Aside from these basic thresholds, there are many other ways in which a state’s law may not pertain to your business. States have different regulations related to the types of data that an organization is allowed to collect and how that data can be used.
Some states have processing loopholes; for example, laws in Iowa, Utah, and Indiana—some of the weakest in the country—have a rather broad definition of what it means to “sell” user data. If you’re not explicitly charging money for user data in those states, you’re likely in the clear.
Review your service contracts with third-party vendors; frequently update your internal and external privacy policies, and have an incident response plan in case of a cyberattack.
As a best practice, it’s prudent to build data protection clauses directly into the contracts you have with your third-party vendors. Even if it’s not required by law today, it may be down the road. You don’t want to be held liable for data protection mistakes made by your vendors. Also, when in doubt, put things in writing. Auditors—and regulators—need to see written procedures for information collecting practices. Also, have an incident response plan and ensure that your privacy policies are up-to-date and accurate.

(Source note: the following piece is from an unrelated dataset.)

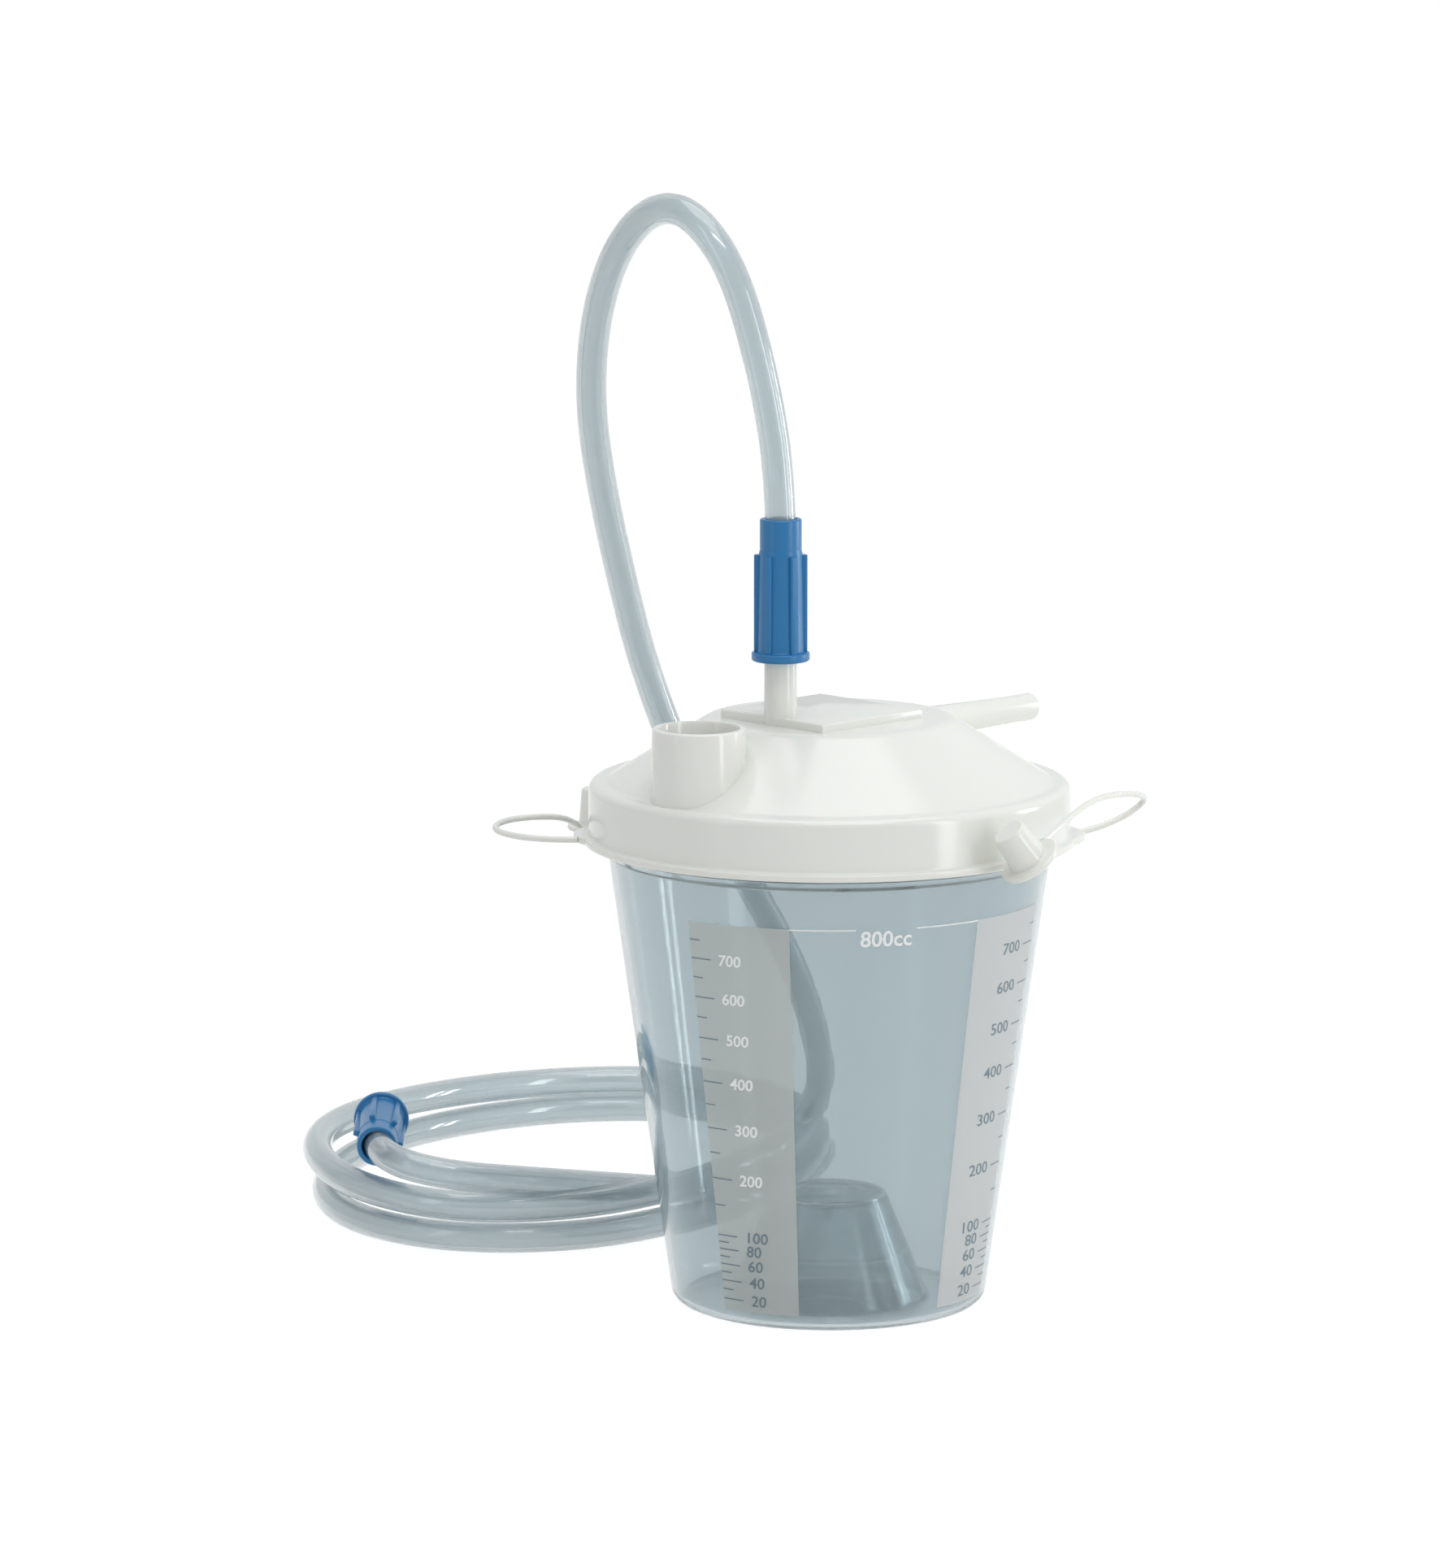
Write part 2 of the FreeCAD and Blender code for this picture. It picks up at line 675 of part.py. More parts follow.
def make_connector(name):
    """Connector: brim, ribbed barrel and sleeve, with a port socket below and a hose socket above."""
    body = new_body(name)
    s = size
    sleeve_start = s.connector_length - s.sleeve_length
    hose_socket = s.connector_length - s.hose_socket_depth
    hose_hole = s.hose_diameter / 2 + s.hose_socket_clearance
    turned(body, "barrel", [
        (s.port_socket_radius, 0),
        (s.brim_radius, 0, 0.6),
        (s.brim_radius, s.brim_thickness, 0.6),
        (s.barrel_radius + 0.4, s.brim_thickness, 0.6),
        (s.barrel_radius, sleeve_start),
        (s.sleeve_radius, sleeve_start + 1.2),
        (s.sleeve_radius, s.connector_length, 0.5),
        (hose_hole, s.connector_length),
        (hose_hole, hose_socket),
        (s.connector_bore_radius, hose_socket),
        (s.connector_bore_radius, s.port_socket_depth),
        (s.port_socket_radius, s.port_socket_depth),
    ])
    rib_outline = sketch_on(body, "rib_outline", "XZ_Plane")
    root = (s.port_socket_radius + s.barrel_radius) / 2
    outline(rib_outline, [
        (root, s.brim_thickness * 0.5),
        (s.rib_reach - 0.1, s.brim_thickness * 0.5),
        (s.rib_reach, s.connector_length * 0.28, 8.0),
        (s.rib_reach - 0.2, sleeve_start, 0.8),
        (root, sleeve_start),
    ])
    doc.recompute()
    rib = body.newObject("PartDesign::Pad", "rib")
    rib.Profile = rib_outline
    rib.Midplane = True
    bind(rib, "Length", s.rib_width)
    doc.recompute()
    fan = body.newObject("PartDesign::PolarPattern", "ribs")
    fan.Originals = [rib]
    fan.Axis = (rib_outline, ["V_Axis"])
    fan.Angle = 360
    bind(fan, "Occurrences", s.rib_count)
    body.Tip = fan
    doc.recompute()
    return body


def make_near_connector():
    body = make_connector("near_connector")
    spread = 15.0
    body.Placement = FreeCAD.Placement(
        FreeCAD.Vector(), FreeCAD.Rotation(FreeCAD.Vector(0, 0, 1), spread))
    bind(body, "Placement.Base.x", size.patient_centre)
    bind(body, "Placement.Base.z", lid_places().port_mouth)
    return body


def make_far_connector():
    """The free end's connector lies across the coil, its sleeve towards the hose."""
    body = make_connector("far_connector")
    tail_end, before = FreeCAD.Vector(*TAIL_POINTS[-1]), FreeCAD.Vector(*TAIL_POINTS[-2])
    way_back = (before - tail_end).normalize()
    hose_stop = size.connector_length.value - size.hose_socket_depth.value
    body.Placement = FreeCAD.Placement(
        tail_end - way_back * hose_stop, FreeCAD.Rotation(FreeCAD.Vector(0, 0, 1), way_back))
    return body


def smooth_path(points, title):
    """Straight runs joined by tangent arcs, each as large as its two runs allow."""
    spots = [FreeCAD.Vector(*point) for point in points]
    edges = []
    radii = []
    start = spots[0]
    for before, corner, after in zip(spots, spots[1:], spots[2:]):
        into = corner - before
        out = after - corner
        reach = 0.45 * min(into.Length, out.Length)
        into.normalize()
        out.normalize()
        half_turn = into.getAngle(out) / 2
        radius = reach / math.tan(half_turn)
        inward = (out - into).normalize()
        middle = corner + inward * (radius / math.cos(half_turn) - radius)
        first, last = corner - into * reach, corner + out * reach
        edges.append(Part.LineSegment(start, first).toShape())
        edges.append(Part.Arc(first, middle, last).toShape())
        radii.append(radius)
        start = last
    edges.append(Part.LineSegment(start, spots[-1]).toShape())
    path = Part.Wire(edges)
    print(title, "length", round(path.Length, 1), "radii", [round(radius, 1) for radius in radii])
    return path


def strand(points, diameter, title):
    """A round strand along a smooth path."""
    path = smooth_path(points, title)
    start = FreeCAD.Vector(*points[0])
    way = FreeCAD.Vector(*points[1]) - start
    section = Part.Face(Part.Wire(Part.makeCircle(diameter / 2, start, way)))
    shape = path.makePipe(section)
    expected = path.Length * math.pi * diameter ** 2 / 4
    print(title, "volume", round(shape.Volume, 1), "section times length", round(expected, 1))
    return shape


def make_strand(name, points, diameter):
    feature = doc.addObject("Part::Feature", name)
    feature.Label = name
    feature.Shape = strand(points, diameter.value, name)
    return feature


def make_tethered_cap(name, side, place, tether_points):
    """Cap with a wide brim, and the thin strand that ties it to an ear of the lid."""
    s = size
    at = lid_places()
    cap = new_body(name + "_cap")
    turned(cap, "cap_section", [
        (0, s.cap_length - s.cap_crown),
        (s.cap_crown_radius - s.cap_wall, s.cap_length - s.cap_crown),
        (s.cap_radius - s.cap_wall, 0),
        (s.cap_brim_radius, 0, s.cap_brim_thickness * 0.4),
        (s.cap_brim_radius, s.cap_brim_thickness, s.cap_brim_thickness * 0.4),
        (s.cap_radius, s.cap_brim_thickness, 0.4),
        (s.cap_crown_radius, s.cap_length, 0.6),
        (0, s.cap_length),
    ])
    crown_way = FreeCAD.Vector(*place["crown"])
    cap.Placement = FreeCAD.Placement(
        FreeCAD.Vector(*place["brim"]), FreeCAD.Rotation(FreeCAD.Vector(0, 0, 1), crown_way))
    tether = make_strand(name + "_tether", tether_points, s.tether_diameter)
    both = doc.addObject("Part::MultiFuse", name)
    both.Label = name
    both.Shapes = [cap, tether]
    bind(both, "Placement.Base.x", at.ear_x * side)
    bind(both, "Placement.Base.y", at.ear_y * side)
    bind(both, "Placement.Base.z", at.flange_bottom)
    doc.recompute()
    return both


def run_route():
    """The run's points, stretched so that the first is where the connector holds the hose."""
    s = size
    first = RUN_POINTS[0]
    stop = lid_places().port_mouth + s.connector_length - s.hose_socket_depth
    aside = s.patient_centre.value - first[0]
    lift = stop.value - first[2]
    return [(x + aside * z / first[2], y, z + lift * z / first[2]) for x, y, z in RUN_POINTS]


def make_hose_coil():
    """Outer shape of the coil's turns: an oval band that lies on the table."""
    s = size
    tools = {}
    for part, grow in (("outer", s.coil_band / 2), ("inner", -(s.coil_band / 2))):
        oval = doc.addObject("Part::Ellipse", "coil_" + part + "_oval")
        bind(oval, "MajorRadius", s.coil_long_radius + grow)
        bind(oval, "MinorRadius", s.coil_short_radius + grow)
        block = doc.addObject("Part::Extrusion", "coil_" + part)
        block.Base = oval
        block.Dir = FreeCAD.Vector(0, 0, 1)
        block.Solid = True
        bind(block, "LengthFwd", s.coil_height)
        tools[part] = block
    doc.recompute()
    band = doc.addObject("Part::Cut", "coil_band")
    band.Base = tools["outer"]
    band.Tool = tools["inner"]
    doc.recompute()
    coil = doc.addObject("Part::Fillet", "hose_coil")
    coil.Label = "hose_coil"
    coil.Base = band
    edge = s.coil_edge.value
    rings = [index for index, item in enumerate(band.Shape.Edges, start=1)
             if item.BoundBox.ZLength < 0.01]
    coil.Edges = [(index, edge, edge) for index in rings]
    turn = FreeCAD.Rotation(FreeCAD.Vector(0, 0, 1), s.coil_turn.value)
    coil.Placement = FreeCAD.Placement(FreeCAD.Vector(), turn)
    bind(coil, "Placement.Base.x", s.coil_centre_x)
    bind(coil, "Placement.Base.y", s.coil_centre_y)
    doc.recompute()
    return coil


nodes = [
    make_canister(),
    make_lid(),
    make_pour_spout(),
    make_patient_port(),
    make_vacuum_port(),
    make_float_cage(),
    make_float(),
    make_float_seal(),
    make_near_connector(),
    make_far_connector(),
    make_tethered_cap("tethered_cap_right", 1.0, RIGHT_CAP, RIGHT_TETHER),
    make_tethered_cap("tethered_cap_left", -1.0, LEFT_CAP, LEFT_TETHER),
    make_strand("hose_run", run_route(), size.hose_diameter),
    make_hose_coil(),
    make_strand("hose_tail", TAIL_POINTS, size.hose_diameter),
]
doc.recompute()

for item in doc.Objects:
    failed = [word for word in item.State if word in ("Invalid", "Error")]
    if failed:
        raise ValueError(f"{item.Name} is {failed}")
os.makedirs("parts", exist_ok=True)
for node in nodes:
    shape = node.Shape
    if shape.isNull() or not shape.isValid() or not shape.Solids:
        raise ValueError(f"{node.Label} has no valid solid")
    shape.exportStep(f"parts/{node.Label}.step")
    box = shape.BoundBox
    print(node.Label, "solids", len(shape.Solids), "volume", round(shape.Volume / 1000, 2), "cm3",
          "box", [round(v, 1) for v in (box.XMin, box.YMin, box.ZMin, box.XMax, box.YMax, box.ZMax)])
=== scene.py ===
# %% [markdown]
# # A suction canister, its lid and its hose
# A hospital suction canister is a clear tapered cup with a white lid. Fluid comes in through a soft clear
# hose, and a pump pulls the air out through the lid's other port. Here the exact solids come from the packed
# model, and this notebook gives each piece the form and finish that the eye sees.

# %% Load the solids
import bmesh
import bpy
import math
from mathutils import Matrix, Vector


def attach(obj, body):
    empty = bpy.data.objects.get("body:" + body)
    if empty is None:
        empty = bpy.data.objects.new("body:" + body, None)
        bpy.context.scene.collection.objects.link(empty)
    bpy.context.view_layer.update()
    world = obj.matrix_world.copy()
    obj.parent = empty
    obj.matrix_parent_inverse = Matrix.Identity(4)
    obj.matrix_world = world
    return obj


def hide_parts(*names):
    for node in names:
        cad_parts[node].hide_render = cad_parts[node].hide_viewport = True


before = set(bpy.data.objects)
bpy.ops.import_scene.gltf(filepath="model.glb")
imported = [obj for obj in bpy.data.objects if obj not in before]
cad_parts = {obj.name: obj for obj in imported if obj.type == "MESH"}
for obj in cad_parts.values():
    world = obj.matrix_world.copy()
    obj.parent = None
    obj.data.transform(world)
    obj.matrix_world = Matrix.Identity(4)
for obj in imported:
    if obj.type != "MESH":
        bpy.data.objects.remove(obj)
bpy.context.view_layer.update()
MM = 0.001
print("solids:", ", ".join(sorted(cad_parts)))

# %% [markdown]
# ## The camera
# The picture is taken from far away with a long lens, so upright edges stay nearly upright. A fitted distance
# and a pitch of under ten degrees give the ellipses of the cup's foot and rim. The camera is made first,
# because every later choice is judged through it.

# %% Camera
CAMERA_PLACE = Vector((-1.5475, -1.5058, 0.5053))
CAMERA_PITCH, CAMERA_HEADING = math.radians(9.56), math.radians(-45)
FOCAL_PIXELS, PHOTO_HEIGHT = 10000, 1929
SENSOR = 36
LENS = FOCAL_PIXELS / PHOTO_HEIGHT * SENSOR
FARTHEST = 50
camera_data = bpy.data.cameras.new("camera")
camera_data.lens = LENS
camera_data.sensor_width = SENSOR
camera_data.clip_end = FARTHEST
camera = bpy.data.objects.new("camera", camera_data)
camera.location = CAMERA_PLACE
camera.rotation_euler = (math.radians(90) - CAMERA_PITCH, 0, CAMERA_HEADING)
bpy.context.scene.collection.objects.link(camera)
bpy.context.scene.camera = camera
TO_RIGHT = Vector((math.sqrt(0.5), -math.sqrt(0.5), 0))
AWAY = Vector((math.sqrt(0.5), math.sqrt(0.5), 0))
UP = Vector((0, 0, 1))
print("lens", round(LENS, 1), "mm, distance", round(CAMERA_PLACE.length, 2), "m")

# %% [markdown]
# ## Colours and nodes
# Colours are written as the hex values that a painter's program shows. Shaders want linear light, so one
# function turns each value. A second function adds a node, sets it and links it, and a few more name what the
# usual nodes are for.

# %% Helpers for materials


def paint(hex_colour):
    channels = [int(hex_colour[i:i + 2], 16) / 255 for i in (1, 3, 5)]
    linear = [c / 12.92 if c <= 0.04045 else ((c + 0.055) / 1.055) ** 2.4 for c in channels]
    return (*linear, 1.0)


def new_material(name):
    material = bpy.data.materials.new(name)
    material.use_nodes = True
    material.node_tree.nodes.clear()
    return material


def add_node(material, kind, settings=None):
    """A new node with these settings. One that is another node's output is linked."""
    node = material.node_tree.nodes.new(kind)
    for key, value in (settings or {}).items():
        if isinstance(value, bpy.types.NodeSocket):
            material.node_tree.links.new(value, node.inputs[key])
        elif isinstance(key, str) and hasattr(node, key):
            setattr(node, key, value)
        else:
            node.inputs[key].default_value = value
    return node


def calculated(material, operation, *values):
    settings = {"operation": operation, **dict(enumerate(values))}
    return add_node(material, "ShaderNodeMath", settings).outputs[0]


def remapped(material, value, low, high, start=0.0, end=1.0):
    """The value's way from start to end becomes the way from low to high."""
    return add_node(material, "ShaderNodeMapRange", {
        "From Min": start, "From Max": end, "To Min": low, "To Max": high, "Value": value,
    }).outputs["Result"]


def blended(material, share, first, second):
    """The second shader in this share, and the first in the rest."""
    return add_node(material, "ShaderNodeMixShader", {
        0: share, 1: first.outputs[0], 2: second.outputs[0]})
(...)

Err on the side of caution, and look to California and Europe.
Of the ten state laws in the U.S., California is the most stringent; thus, you’re probably in compliance with the other state-level laws if you comply with the CPRA. However, every business operates differently; these laws are quite granular, and I’m not a lawyer. Thus, in the short term, be sure to have your chief security officer and legal team assess the ten laws.
In the long term, Congress will eventually pass a federal data privacy law. So, if you’re compliant with GDPR in 2023, you’ll most likely be all set by the time the federally mandated bill comes down the pike—whenever that may be.